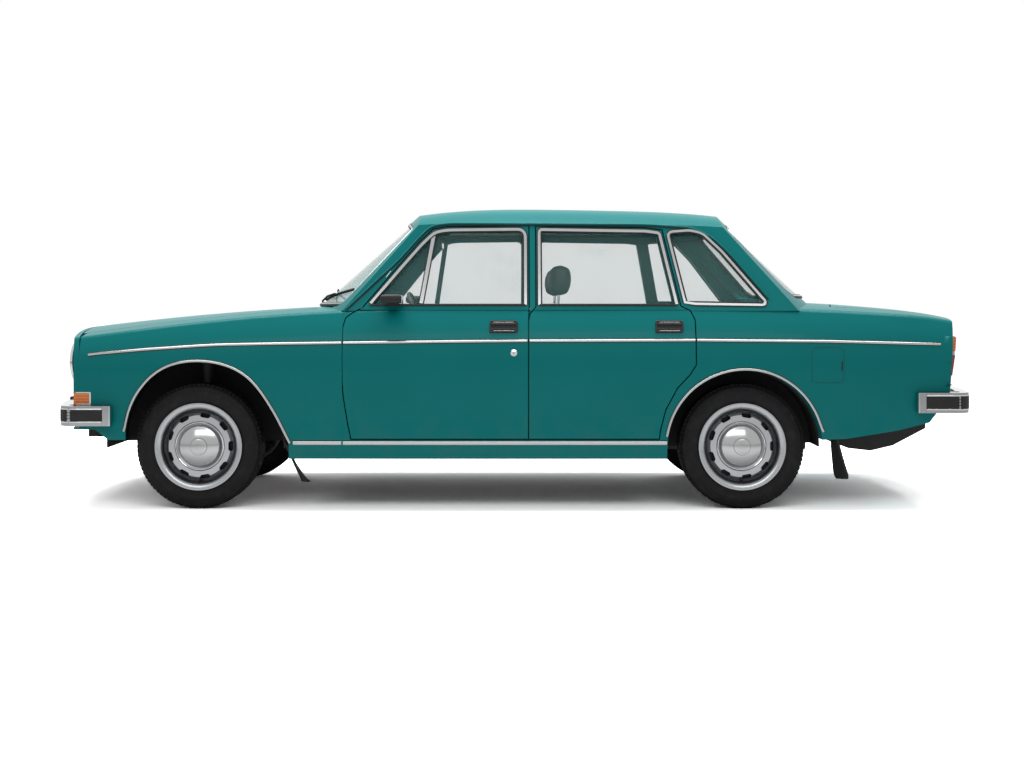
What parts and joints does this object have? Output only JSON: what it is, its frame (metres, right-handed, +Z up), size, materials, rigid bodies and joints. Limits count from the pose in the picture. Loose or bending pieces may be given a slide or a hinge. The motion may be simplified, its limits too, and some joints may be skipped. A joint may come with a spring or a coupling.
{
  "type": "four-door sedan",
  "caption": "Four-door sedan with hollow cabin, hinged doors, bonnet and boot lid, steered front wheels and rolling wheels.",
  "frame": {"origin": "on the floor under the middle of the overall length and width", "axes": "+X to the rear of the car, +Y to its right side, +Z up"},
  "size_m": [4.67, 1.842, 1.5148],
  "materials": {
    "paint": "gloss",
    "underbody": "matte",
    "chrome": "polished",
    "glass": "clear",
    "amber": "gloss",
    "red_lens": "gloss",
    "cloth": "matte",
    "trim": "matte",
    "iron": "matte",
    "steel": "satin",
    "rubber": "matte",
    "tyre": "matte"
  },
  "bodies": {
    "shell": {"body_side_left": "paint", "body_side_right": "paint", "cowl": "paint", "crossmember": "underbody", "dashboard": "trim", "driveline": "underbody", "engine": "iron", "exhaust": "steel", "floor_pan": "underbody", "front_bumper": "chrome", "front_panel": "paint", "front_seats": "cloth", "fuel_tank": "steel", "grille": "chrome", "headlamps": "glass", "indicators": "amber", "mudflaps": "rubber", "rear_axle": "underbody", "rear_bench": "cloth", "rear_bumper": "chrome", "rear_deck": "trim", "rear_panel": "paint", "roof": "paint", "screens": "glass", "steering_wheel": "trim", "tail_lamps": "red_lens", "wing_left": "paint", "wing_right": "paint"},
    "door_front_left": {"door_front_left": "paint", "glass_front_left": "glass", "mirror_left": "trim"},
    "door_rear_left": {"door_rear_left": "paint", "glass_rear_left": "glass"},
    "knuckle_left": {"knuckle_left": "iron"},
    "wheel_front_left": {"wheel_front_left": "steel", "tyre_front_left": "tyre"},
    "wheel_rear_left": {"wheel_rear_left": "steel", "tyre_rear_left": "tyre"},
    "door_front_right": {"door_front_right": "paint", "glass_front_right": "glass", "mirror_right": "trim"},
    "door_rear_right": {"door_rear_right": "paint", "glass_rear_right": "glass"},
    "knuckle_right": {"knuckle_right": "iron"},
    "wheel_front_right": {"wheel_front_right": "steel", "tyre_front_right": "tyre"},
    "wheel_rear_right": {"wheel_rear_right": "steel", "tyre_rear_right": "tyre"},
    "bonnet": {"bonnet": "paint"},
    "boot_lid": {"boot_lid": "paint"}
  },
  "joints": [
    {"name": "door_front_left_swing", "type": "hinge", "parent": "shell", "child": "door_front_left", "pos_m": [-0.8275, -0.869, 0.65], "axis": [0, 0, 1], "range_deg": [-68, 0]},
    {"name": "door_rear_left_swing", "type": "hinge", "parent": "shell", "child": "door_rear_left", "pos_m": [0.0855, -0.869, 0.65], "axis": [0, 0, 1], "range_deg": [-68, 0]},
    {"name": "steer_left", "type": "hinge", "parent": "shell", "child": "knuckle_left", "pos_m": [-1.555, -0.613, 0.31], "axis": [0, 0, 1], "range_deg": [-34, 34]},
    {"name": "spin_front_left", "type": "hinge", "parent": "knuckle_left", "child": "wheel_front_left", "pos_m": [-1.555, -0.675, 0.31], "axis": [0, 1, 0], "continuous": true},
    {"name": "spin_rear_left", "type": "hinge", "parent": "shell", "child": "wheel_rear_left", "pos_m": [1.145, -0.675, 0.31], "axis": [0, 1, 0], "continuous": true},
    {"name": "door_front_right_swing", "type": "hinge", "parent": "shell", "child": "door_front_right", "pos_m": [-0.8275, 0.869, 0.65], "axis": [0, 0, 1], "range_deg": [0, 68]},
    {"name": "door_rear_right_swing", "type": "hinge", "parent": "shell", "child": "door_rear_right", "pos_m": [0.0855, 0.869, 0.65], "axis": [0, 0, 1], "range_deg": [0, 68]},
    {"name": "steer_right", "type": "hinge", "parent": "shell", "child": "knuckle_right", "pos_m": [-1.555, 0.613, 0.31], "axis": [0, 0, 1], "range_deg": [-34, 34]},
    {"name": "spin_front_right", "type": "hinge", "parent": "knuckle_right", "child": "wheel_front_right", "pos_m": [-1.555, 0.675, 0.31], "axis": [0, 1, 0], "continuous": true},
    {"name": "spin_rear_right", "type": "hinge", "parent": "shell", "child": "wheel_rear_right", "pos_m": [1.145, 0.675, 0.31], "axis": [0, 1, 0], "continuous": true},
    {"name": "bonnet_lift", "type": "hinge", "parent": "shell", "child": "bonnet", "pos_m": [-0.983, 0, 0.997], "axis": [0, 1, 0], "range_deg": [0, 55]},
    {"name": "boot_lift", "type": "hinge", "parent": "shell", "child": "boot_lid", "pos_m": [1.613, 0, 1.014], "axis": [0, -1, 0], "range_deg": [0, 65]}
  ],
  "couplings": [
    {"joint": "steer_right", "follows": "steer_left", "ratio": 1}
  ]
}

Short problem
Return the whole listing exactly.

Solution for this exercise
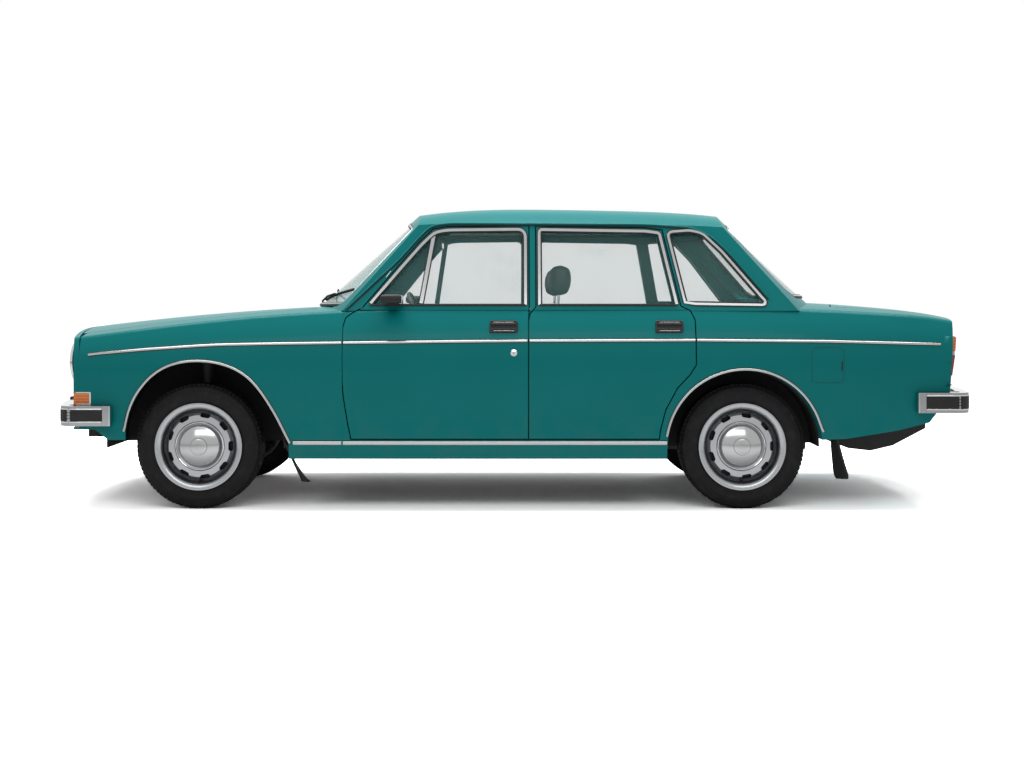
What parts and joints does this object have? Output only JSON: what it is, its frame (metres, right-handed, +Z up), size, materials, rigid bodies and joints. Limits count from the pose in the picture. Loose or bending pieces may be given a slide or a hinge. The motion may be simplified, its limits too, and some joints may be skipped. A joint may come with a spring or a coupling.
{
  "type": "four-door sedan",
  "caption": "Four-door sedan with hollow cabin, hinged doors, bonnet and boot lid, steered front wheels and rolling wheels.",
  "frame": {"origin": "on the floor under the middle of the overall length and width", "axes": "+X to the rear of the car, +Y to its right side, +Z up"},
  "size_m": [4.67, 1.842, 1.5148],
  "materials": {
    "paint": "gloss",
    "underbody": "matte",
    "chrome": "polished",
    "glass": "clear",
    "amber": "gloss",
    "red_lens": "gloss",
    "cloth": "matte",
    "trim": "matte",
    "iron": "matte",
    "steel": "satin",
    "rubber": "matte",
    "tyre": "matte"
  },
  "bodies": {
    "shell": {"body_side_left": "paint", "body_side_right": "paint", "cowl": "paint", "crossmember": "underbody", "dashboard": "trim", "driveline": "underbody", "engine": "iron", "exhaust": "steel", "floor_pan": "underbody", "front_bumper": "chrome", "front_panel": "paint", "front_seats": "cloth", "fuel_tank": "steel", "grille": "chrome", "headlamps": "glass", "indicators": "amber", "mudflaps": "rubber", "rear_axle": "underbody", "rear_bench": "cloth", "rear_bumper": "chrome", "rear_deck": "trim", "rear_panel": "paint", "roof": "paint", "screens": "glass", "steering_wheel": "trim", "tail_lamps": "red_lens", "wing_left": "paint", "wing_right": "paint"},
    "door_front_left": {"door_front_left": "paint", "glass_front_left": "glass", "mirror_left": "trim"},
    "door_rear_left": {"door_rear_left": "paint", "glass_rear_left": "glass"},
    "knuckle_left": {"knuckle_left": "iron"},
    "wheel_front_left": {"wheel_front_left": "steel", "tyre_front_left": "tyre"},
    "wheel_rear_left": {"wheel_rear_left": "steel", "tyre_rear_left": "tyre"},
    "door_front_right": {"door_front_right": "paint", "glass_front_right": "glass", "mirror_right": "trim"},
    "door_rear_right": {"door_rear_right": "paint", "glass_rear_right": "glass"},
    "knuckle_right": {"knuckle_right": "iron"},
    "wheel_front_right": {"wheel_front_right": "steel", "tyre_front_right": "tyre"},
    "wheel_rear_right": {"wheel_rear_right": "steel", "tyre_rear_right": "tyre"},
    "bonnet": {"bonnet": "paint"},
    "boot_lid": {"boot_lid": "paint"}
  },
  "joints": [
    {"name": "door_front_left_swing", "type": "hinge", "parent": "shell", "child": "door_front_left", "pos_m": [-0.8275, -0.869, 0.65], "axis": [0, 0, 1], "range_deg": [-68, 0]},
    {"name": "door_rear_left_swing", "type": "hinge", "parent": "shell", "child": "door_rear_left", "pos_m": [0.0855, -0.869, 0.65], "axis": [0, 0, 1], "range_deg": [-68, 0]},
    {"name": "steer_left", "type": "hinge", "parent": "shell", "child": "knuckle_left", "pos_m": [-1.555, -0.613, 0.31], "axis": [0, 0, 1], "range_deg": [-34, 34]},
    {"name": "spin_front_left", "type": "hinge", "parent": "knuckle_left", "child": "wheel_front_left", "pos_m": [-1.555, -0.675, 0.31], "axis": [0, 1, 0], "continuous": true},
    {"name": "spin_rear_left", "type": "hinge", "parent": "shell", "child": "wheel_rear_left", "pos_m": [1.145, -0.675, 0.31], "axis": [0, 1, 0], "continuous": true},
    {"name": "door_front_right_swing", "type": "hinge", "parent": "shell", "child": "door_front_right", "pos_m": [-0.8275, 0.869, 0.65], "axis": [0, 0, 1], "range_deg": [0, 68]},
    {"name": "door_rear_right_swing", "type": "hinge", "parent": "shell", "child": "door_rear_right", "pos_m": [0.0855, 0.869, 0.65], "axis": [0, 0, 1], "range_deg": [0, 68]},
    {"name": "steer_right", "type": "hinge", "parent": "shell", "child": "knuckle_right", "pos_m": [-1.555, 0.613, 0.31], "axis": [0, 0, 1], "range_deg": [-34, 34]},
    {"name": "spin_front_right", "type": "hinge", "parent": "knuckle_right", "child": "wheel_front_right", "pos_m": [-1.555, 0.675, 0.31], "axis": [0, 1, 0], "continuous": true},
    {"name": "spin_rear_right", "type": "hinge", "parent": "shell", "child": "wheel_rear_right", "pos_m": [1.145, 0.675, 0.31], "axis": [0, 1, 0], "continuous": true},
    {"name": "bonnet_lift", "type": "hinge", "parent": "shell", "child": "bonnet", "pos_m": [-0.983, 0, 0.997], "axis": [0, 1, 0], "range_deg": [0, 55]},
    {"name": "boot_lift", "type": "hinge", "parent": "shell", "child": "boot_lid", "pos_m": [1.613, 0, 1.014], "axis": [0, -1, 0], "range_deg": [0, 65]}
  ],
  "couplings": [
    {"joint": "steer_right", "follows": "steer_left", "ratio": 1}
  ]
}